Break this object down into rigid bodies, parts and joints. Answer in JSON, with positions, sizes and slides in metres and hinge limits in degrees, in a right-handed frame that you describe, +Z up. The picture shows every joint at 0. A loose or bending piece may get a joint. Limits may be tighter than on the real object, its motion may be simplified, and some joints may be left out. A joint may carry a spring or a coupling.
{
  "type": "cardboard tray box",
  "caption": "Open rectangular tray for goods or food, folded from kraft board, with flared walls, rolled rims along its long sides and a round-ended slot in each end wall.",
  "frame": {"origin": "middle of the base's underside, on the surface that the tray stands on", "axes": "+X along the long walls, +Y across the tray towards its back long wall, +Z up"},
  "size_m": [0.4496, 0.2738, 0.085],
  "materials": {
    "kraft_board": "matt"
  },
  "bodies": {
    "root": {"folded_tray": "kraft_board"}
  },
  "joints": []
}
* * *
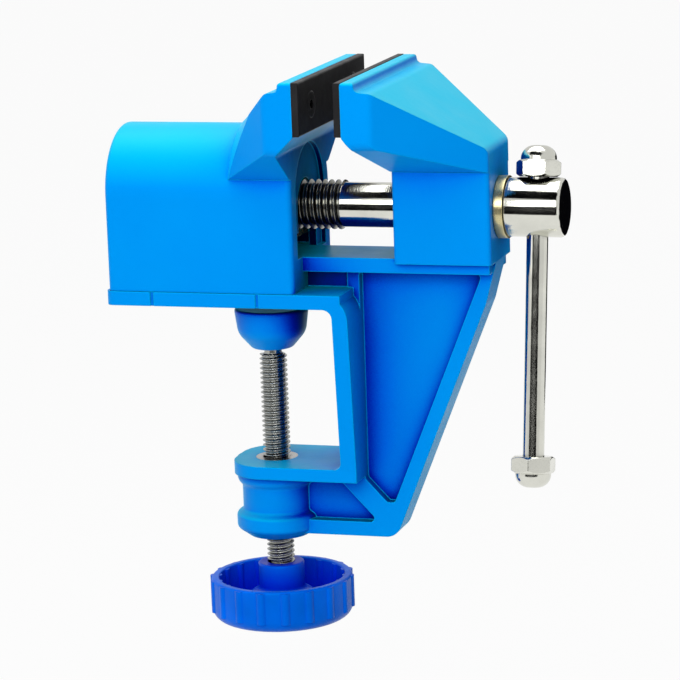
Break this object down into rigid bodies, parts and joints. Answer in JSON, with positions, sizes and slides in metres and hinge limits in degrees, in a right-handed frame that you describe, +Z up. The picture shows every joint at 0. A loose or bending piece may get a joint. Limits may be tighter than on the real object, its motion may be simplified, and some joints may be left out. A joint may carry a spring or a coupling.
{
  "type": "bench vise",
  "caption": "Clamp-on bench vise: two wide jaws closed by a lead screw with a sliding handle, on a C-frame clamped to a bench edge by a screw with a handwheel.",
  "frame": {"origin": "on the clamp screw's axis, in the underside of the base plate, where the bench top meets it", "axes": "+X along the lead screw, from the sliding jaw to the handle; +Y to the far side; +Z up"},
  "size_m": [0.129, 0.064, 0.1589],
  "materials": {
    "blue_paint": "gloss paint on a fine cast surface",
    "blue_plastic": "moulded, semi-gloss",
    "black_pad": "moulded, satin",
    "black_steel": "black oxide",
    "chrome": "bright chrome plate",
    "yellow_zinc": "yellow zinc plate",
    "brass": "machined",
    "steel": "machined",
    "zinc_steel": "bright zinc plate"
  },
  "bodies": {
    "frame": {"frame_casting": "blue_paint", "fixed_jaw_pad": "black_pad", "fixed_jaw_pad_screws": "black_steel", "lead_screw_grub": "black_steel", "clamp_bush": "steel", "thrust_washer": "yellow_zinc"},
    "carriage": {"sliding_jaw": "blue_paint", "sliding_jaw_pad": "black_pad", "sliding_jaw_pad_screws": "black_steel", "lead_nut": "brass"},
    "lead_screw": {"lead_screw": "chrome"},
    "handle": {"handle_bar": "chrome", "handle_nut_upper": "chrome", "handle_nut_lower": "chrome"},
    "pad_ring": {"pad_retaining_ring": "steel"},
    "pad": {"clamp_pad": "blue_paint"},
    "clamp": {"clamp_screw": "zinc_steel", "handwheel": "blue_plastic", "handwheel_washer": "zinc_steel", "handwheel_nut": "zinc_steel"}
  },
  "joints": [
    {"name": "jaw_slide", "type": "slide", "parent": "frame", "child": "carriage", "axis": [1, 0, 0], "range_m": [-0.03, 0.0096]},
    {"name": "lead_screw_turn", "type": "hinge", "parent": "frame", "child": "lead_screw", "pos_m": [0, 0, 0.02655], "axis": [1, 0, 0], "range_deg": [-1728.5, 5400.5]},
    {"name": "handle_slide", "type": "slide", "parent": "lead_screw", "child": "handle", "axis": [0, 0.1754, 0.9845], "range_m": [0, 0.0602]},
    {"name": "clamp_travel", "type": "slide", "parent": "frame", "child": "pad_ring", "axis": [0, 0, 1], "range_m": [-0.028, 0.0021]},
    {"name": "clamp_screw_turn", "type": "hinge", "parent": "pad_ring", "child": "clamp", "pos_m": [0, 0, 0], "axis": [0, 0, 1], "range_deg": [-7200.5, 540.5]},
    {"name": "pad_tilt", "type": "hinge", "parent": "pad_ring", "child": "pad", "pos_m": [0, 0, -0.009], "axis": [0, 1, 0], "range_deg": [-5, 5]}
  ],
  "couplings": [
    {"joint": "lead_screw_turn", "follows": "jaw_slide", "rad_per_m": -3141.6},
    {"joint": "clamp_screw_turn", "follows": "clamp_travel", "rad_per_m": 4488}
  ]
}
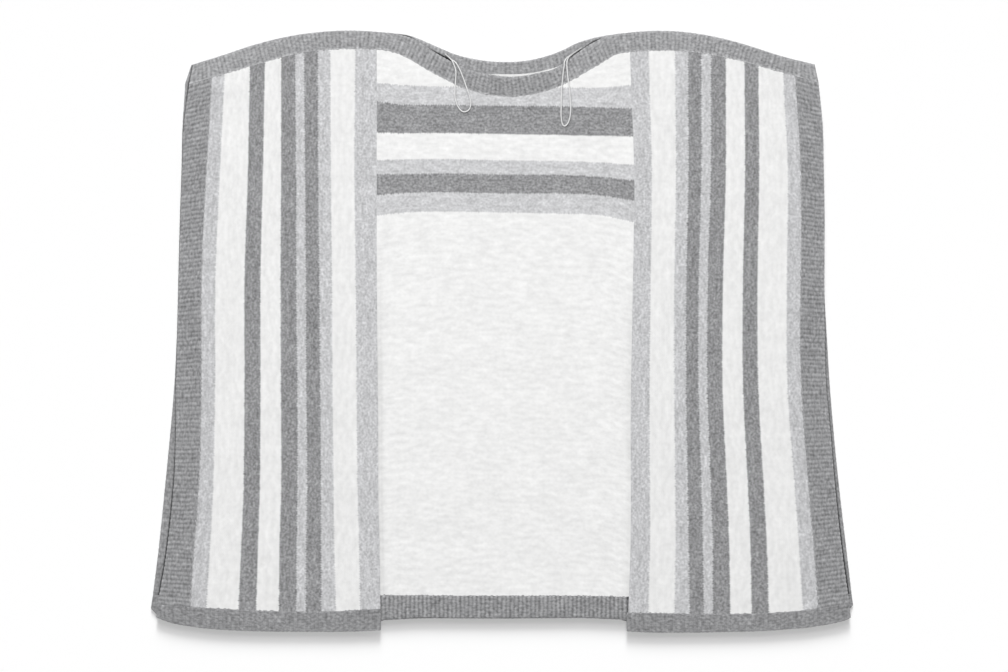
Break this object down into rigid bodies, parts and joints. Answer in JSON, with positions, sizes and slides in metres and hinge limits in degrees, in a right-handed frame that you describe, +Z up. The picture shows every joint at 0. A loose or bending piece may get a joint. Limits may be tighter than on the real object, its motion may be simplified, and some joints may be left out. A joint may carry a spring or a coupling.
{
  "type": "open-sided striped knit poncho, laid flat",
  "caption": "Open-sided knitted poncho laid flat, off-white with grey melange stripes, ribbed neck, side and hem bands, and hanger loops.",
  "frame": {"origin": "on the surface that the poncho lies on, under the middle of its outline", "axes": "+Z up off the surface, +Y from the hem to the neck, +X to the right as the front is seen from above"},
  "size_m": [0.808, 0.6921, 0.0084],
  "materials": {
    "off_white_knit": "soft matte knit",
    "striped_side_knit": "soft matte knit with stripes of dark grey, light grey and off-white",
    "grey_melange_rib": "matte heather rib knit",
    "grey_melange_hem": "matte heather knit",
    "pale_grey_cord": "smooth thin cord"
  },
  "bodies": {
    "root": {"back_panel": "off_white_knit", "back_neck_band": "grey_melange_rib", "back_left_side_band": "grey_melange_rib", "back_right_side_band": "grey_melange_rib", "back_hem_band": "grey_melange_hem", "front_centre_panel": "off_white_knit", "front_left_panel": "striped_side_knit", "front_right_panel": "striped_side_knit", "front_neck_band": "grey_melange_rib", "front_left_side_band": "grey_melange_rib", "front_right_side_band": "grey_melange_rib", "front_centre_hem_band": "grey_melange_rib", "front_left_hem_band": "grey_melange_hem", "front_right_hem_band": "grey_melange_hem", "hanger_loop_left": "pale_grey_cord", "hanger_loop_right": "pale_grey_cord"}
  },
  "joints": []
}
* * *
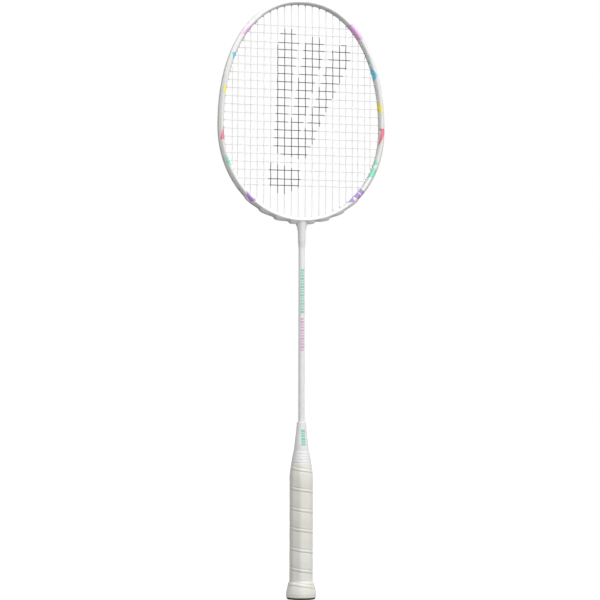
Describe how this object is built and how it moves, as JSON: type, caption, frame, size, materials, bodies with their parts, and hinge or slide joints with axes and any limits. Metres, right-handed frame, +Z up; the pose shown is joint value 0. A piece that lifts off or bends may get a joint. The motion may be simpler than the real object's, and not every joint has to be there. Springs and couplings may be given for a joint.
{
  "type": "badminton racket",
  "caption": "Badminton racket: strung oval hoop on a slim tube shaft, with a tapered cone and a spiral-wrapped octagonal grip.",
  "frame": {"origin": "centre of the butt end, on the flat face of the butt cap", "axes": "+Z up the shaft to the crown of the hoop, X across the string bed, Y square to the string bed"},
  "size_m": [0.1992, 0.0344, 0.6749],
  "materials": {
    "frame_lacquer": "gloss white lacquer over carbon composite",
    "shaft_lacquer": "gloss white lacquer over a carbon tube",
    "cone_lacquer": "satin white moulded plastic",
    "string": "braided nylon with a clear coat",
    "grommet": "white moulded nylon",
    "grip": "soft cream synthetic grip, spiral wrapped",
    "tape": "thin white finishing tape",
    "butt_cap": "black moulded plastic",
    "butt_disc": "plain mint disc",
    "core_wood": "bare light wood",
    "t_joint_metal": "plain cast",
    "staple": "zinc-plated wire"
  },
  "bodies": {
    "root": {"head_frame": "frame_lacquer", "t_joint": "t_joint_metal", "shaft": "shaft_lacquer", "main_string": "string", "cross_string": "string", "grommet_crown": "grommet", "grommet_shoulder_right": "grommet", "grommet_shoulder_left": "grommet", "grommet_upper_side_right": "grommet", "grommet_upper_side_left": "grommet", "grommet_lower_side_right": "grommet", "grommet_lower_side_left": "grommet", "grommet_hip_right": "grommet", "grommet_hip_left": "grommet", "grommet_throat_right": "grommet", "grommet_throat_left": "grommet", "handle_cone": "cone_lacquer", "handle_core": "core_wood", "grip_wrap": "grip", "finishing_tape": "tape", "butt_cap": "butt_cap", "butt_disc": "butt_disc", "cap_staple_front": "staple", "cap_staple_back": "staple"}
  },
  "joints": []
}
* * *
▶ EXERCISE
Every line that holds the word "caption" should be extracted.

▶ THE REPLY
  "caption": "Open rectangular tray for goods or food, folded from kraft board, with flared walls, rolled rims along its long sides and a round-ended slot in each end wall.",
  "caption": "Clamp-on bench vise: two wide jaws closed by a lead screw with a sliding handle, on a C-frame clamped to a bench edge by a screw with a handwheel.",
  "caption": "Open-sided knitted poncho laid flat, off-white with grey melange stripes, ribbed neck, side and hem bands, and hanger loops.",
Describe how this object is built and how it moves, as JSON: type, caption, frame, size, materials, bodies with their parts, and hinge or slide joints with axes and any limits. Metres, right-handed frame, +Z up; the pose shown is joint value 0. A piece that lifts off or bends may get a joint. The motion may be simpler than the real object's, and not every joint has to be there. Springs and couplings may be given for a joint.
  "caption": "Badminton racket: strung oval hoop on a slim tube shaft, with a tapered cone and a spiral-wrapped octagonal grip.",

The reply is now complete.